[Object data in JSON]
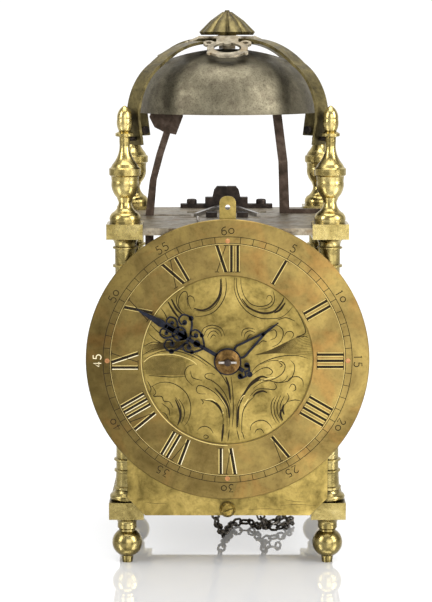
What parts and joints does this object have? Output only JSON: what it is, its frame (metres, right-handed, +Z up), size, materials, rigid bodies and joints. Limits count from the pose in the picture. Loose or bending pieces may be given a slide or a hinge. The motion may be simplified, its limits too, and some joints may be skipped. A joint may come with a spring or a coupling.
{
  "type": "lantern clock",
  "caption": "Brass lantern clock: pillared open frame on ball feet, wide dial with hands, geared going and striking trains, hammer and bell under crossed straps.",
  "frame": {"origin": "on the floor, under the centre of the whole clock's plan", "axes": "+Z up, the dial faces -Y, +X is to the right seen from the front"},
  "size_m": [0.191, 0.1756, 0.3776],
  "materials": {
    "brass": "aged, softly polished",
    "bell_metal": "dark mottled bronze",
    "steel": "dark blue-brown, hand filed",
    "copper": "worn copper"
  },
  "bodies": {
    "frame": {"foot_front_left": "brass", "foot_front_right": "brass", "foot_back_left": "brass", "foot_back_right": "brass", "pillar_front_left": "brass", "pillar_front_right": "brass", "pillar_back_left": "brass", "pillar_back_right": "brass", "finial_front_left": "brass", "finial_front_right": "brass", "finial_back_left": "brass", "finial_back_right": "brass", "top_plate": "brass", "bottom_plate": "brass", "dial_plate": "brass", "chapter_ring": "brass", "ring_rivets": "copper", "dial_screw": "brass", "bell": "bell_metal", "bell_strap_lower": "brass", "bell_strap_upper": "brass", "strap_studs": "steel", "bell_stud": "steel", "crown_ornament": "brass", "top_finial": "brass", "movement_bar_front": "steel", "movement_bar_middle": "steel", "movement_bar_rear": "steel", "hand_pin": "steel", "pallet_cock": "brass", "cock_screws": "steel", "stay_wires": "steel", "fret_pin": "steel", "hammer_spring": "steel", "bell_steady_bar": "steel", "winding_chain": "steel"},
    "minute_motion": {"minute_hand": "steel", "hand_collet": "copper", "minute_wheel": "brass"},
    "hour_motion": {"hour_hand": "steel", "hour_wheel": "brass"},
    "going_great": {"going_great_wheel": "brass", "going_great_arbor": "steel", "going_sprocket": "brass", "report_wheel": "brass"},
    "second": {"second_wheel": "brass", "second_arbor": "steel"},
    "escape": {"escape_wheel": "brass"},
    "pallets": {"pallets": "steel"},
    "strike_great": {"strike_great_wheel": "brass", "strike_great_arbor": "steel", "strike_sprocket": "brass"},
    "hoop": {"hoop_wheel": "brass"},
    "warning": {"warning_wheel": "brass"},
    "fly": {"fly": "brass"},
    "count": {"count_wheel": "brass"},
    "hammer": {"hammer": "steel"},
    "lifting_lever": {"lifting_lever": "steel"},
    "locking_lever": {"locking_lever": "steel"}
  },
  "joints": [
    {"name": "going_great_spin", "type": "hinge", "parent": "frame", "child": "going_great", "pos_m": [0, 0.0066, 0.112], "axis": [0, 1, 0], "continuous": true},
    {"name": "minute_hand_turn", "type": "hinge", "parent": "frame", "child": "minute_motion", "pos_m": [0, 0.0066, 0.1432], "axis": [0, 1, 0], "continuous": true},
    {"name": "hour_hand_turn", "type": "hinge", "parent": "frame", "child": "hour_motion", "pos_m": [0, 0.0066, 0.1432], "axis": [0, 1, 0], "continuous": true},
    {"name": "second_wheel_spin", "type": "hinge", "parent": "frame", "child": "second", "pos_m": [0.008, 0.0066, 0.14505], "axis": [0, 1, 0], "continuous": true},
    {"name": "escape_wheel_spin", "type": "hinge", "parent": "frame", "child": "escape", "pos_m": [0, 0.0066, 0.17224], "axis": [0, 1, 0], "continuous": true},
    {"name": "pallets_rock", "type": "hinge", "parent": "frame", "child": "pallets", "pos_m": [0, 0.0066, 0.20024], "axis": [0, 1, 0], "range_deg": [-2, 2]},
    {"name": "hoop_wheel_spin", "type": "hinge", "parent": "frame", "child": "hoop", "pos_m": [-0.006, 0.0066, 0.14506], "axis": [0, 1, 0], "continuous": true},
    {"name": "strike_great_spin", "type": "hinge", "parent": "frame", "child": "strike_great", "pos_m": [0, 0.0066, 0.112], "axis": [0, 1, 0], "continuous": true},
    {"name": "warning_wheel_spin", "type": "hinge", "parent": "frame", "child": "warning", "pos_m": [0.006, 0.0066, 0.16619], "axis": [0, 1, 0], "continuous": true},
    {"name": "fly_spin", "type": "hinge", "parent": "frame", "child": "fly", "pos_m": [-0.004, 0.0066, 0.18164], "axis": [0, 1, 0], "continuous": true},
    {"name": "count_wheel_spin", "type": "hinge", "parent": "frame", "child": "count", "pos_m": [0, 0.0066, 0.0812], "axis": [0, 1, 0], "continuous": true},
    {"name": "hammer_swing", "type": "hinge", "parent": "frame", "child": "hammer", "pos_m": [-0.0557, 0.0066, 0.112], "axis": [0, 1, 0], "range_deg": [0, 5], "stiffness_Nm_per_rad": 0.05, "springref_deg": -11.46},
    {"name": "lifting_lever_rise", "type": "hinge", "parent": "frame", "child": "lifting_lever", "pos_m": [0.05, 0.0066, 0.112], "axis": [0, 1, 0], "range_deg": [0, 8]},
    {"name": "locking_lever_rise", "type": "hinge", "parent": "frame", "child": "locking_lever", "pos_m": [0.0385, 0.0066, 0.112], "axis": [0, 1, 0], "range_deg": [0, 8]}
  ],
  "couplings": [
    {"joint": "going_great_spin", "follows": "second_wheel_spin", "ratio": -0.13333},
    {"joint": "minute_hand_turn", "follows": "second_wheel_spin", "ratio": 0.13333},
    {"joint": "hour_hand_turn", "follows": "second_wheel_spin", "ratio": 0.011111},
    {"joint": "escape_wheel_spin", "follows": "second_wheel_spin", "ratio": -8},
    {"joint": "strike_great_spin", "follows": "warning_wheel_spin", "ratio": 0.0096154},
    {"joint": "hoop_wheel_spin", "follows": "warning_wheel_spin", "ratio": -0.125},
    {"joint": "fly_spin", "follows": "warning_wheel_spin", "ratio": -6.6667},
    {"joint": "count_wheel_spin", "follows": "warning_wheel_spin", "ratio": -0.0016026}
  ]
}
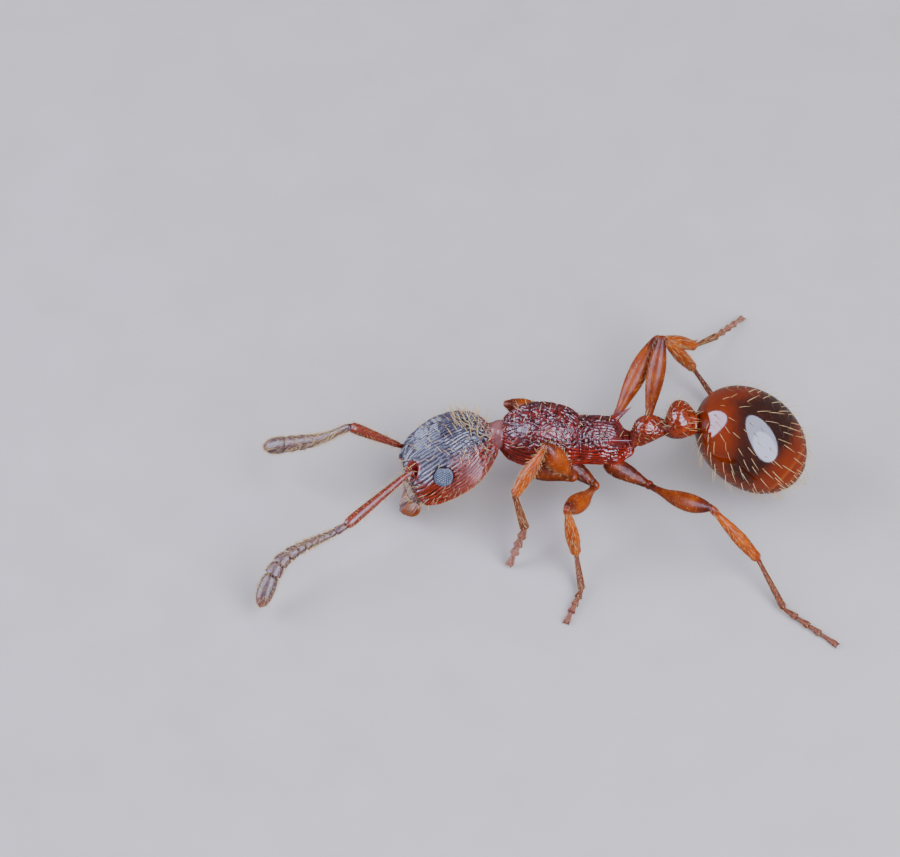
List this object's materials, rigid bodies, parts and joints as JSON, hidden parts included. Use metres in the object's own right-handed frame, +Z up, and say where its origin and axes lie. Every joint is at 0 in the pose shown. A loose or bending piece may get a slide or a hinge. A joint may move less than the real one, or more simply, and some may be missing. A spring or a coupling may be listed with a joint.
{
  "type": "fire ant worker",
  "caption": "Life-size worker of the European fire ant (Myrmica rubra), with a two-jointed waist, a ridged head, elbowed feelers and a smooth egg-shaped gaster, standing.",
  "frame": {"origin": "middle of the ant's bounding box, on the floor under its feet", "axes": "+Z up, the ant faces -Y, its left side is at +X"},
  "size_m": [0.0042, 0.006, 0.0014],
  "materials": {
    "dark_shell": "satin",
    "red_shell": "satin",
    "gaster_shell": "gloss",
    "leg_shell": "satin",
    "feeler": "matte",
    "eye": "satin",
    "hair": "satin"
  },
  "bodies": {
    "root": {"head": "dark_shell", "eye_L": "eye", "eye_R": "eye", "jaw_L": "red_shell", "jaw_R": "red_shell", "neck": "red_shell", "scape_L": "feeler", "scape_R": "feeler", "flagellum_L": "feeler", "flagellum_R": "feeler", "club_L": "feeler", "club_R": "feeler", "pronotum": "red_shell", "mesothorax": "red_shell", "propodeum": "red_shell", "spine_L": "red_shell", "spine_R": "red_shell", "petiole": "red_shell", "postpetiole": "red_shell", "gaster_1": "gaster_shell", "gaster_2": "gaster_shell", "gaster_3": "gaster_shell", "coxa_fore_L": "leg_shell", "coxa_fore_R": "leg_shell", "coxa_mid_L": "leg_shell", "coxa_mid_R": "leg_shell", "coxa_hind_L": "leg_shell", "coxa_hind_R": "leg_shell", "femur_fore_L": "leg_shell", "femur_fore_R": "leg_shell", "femur_mid_L": "leg_shell", "femur_mid_R": "leg_shell", "femur_hind_L": "leg_shell", "femur_hind_R": "leg_shell", "tibia_fore_L": "leg_shell", "tibia_fore_R": "leg_shell", "tibia_mid_L": "leg_shell", "tibia_mid_R": "leg_shell", "tibia_hind_L": "leg_shell", "tibia_hind_R": "leg_shell", "heel_fore_L": "leg_shell", "heel_fore_R": "leg_shell", "heel_mid_L": "leg_shell", "heel_mid_R": "leg_shell", "heel_hind_L": "leg_shell", "heel_hind_R": "leg_shell", "tarsus_fore_L": "leg_shell", "tarsus_fore_R": "leg_shell", "tarsus_mid_L": "leg_shell", "tarsus_mid_R": "leg_shell", "tarsus_hind_L": "leg_shell", "tarsus_hind_R": "leg_shell"}
  },
  "joints": []
}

- _WRITTEN INSTRUCTION_
Find how many lines include the string "bending" and report that number alone.

- _CORRECT OUTPUT_
2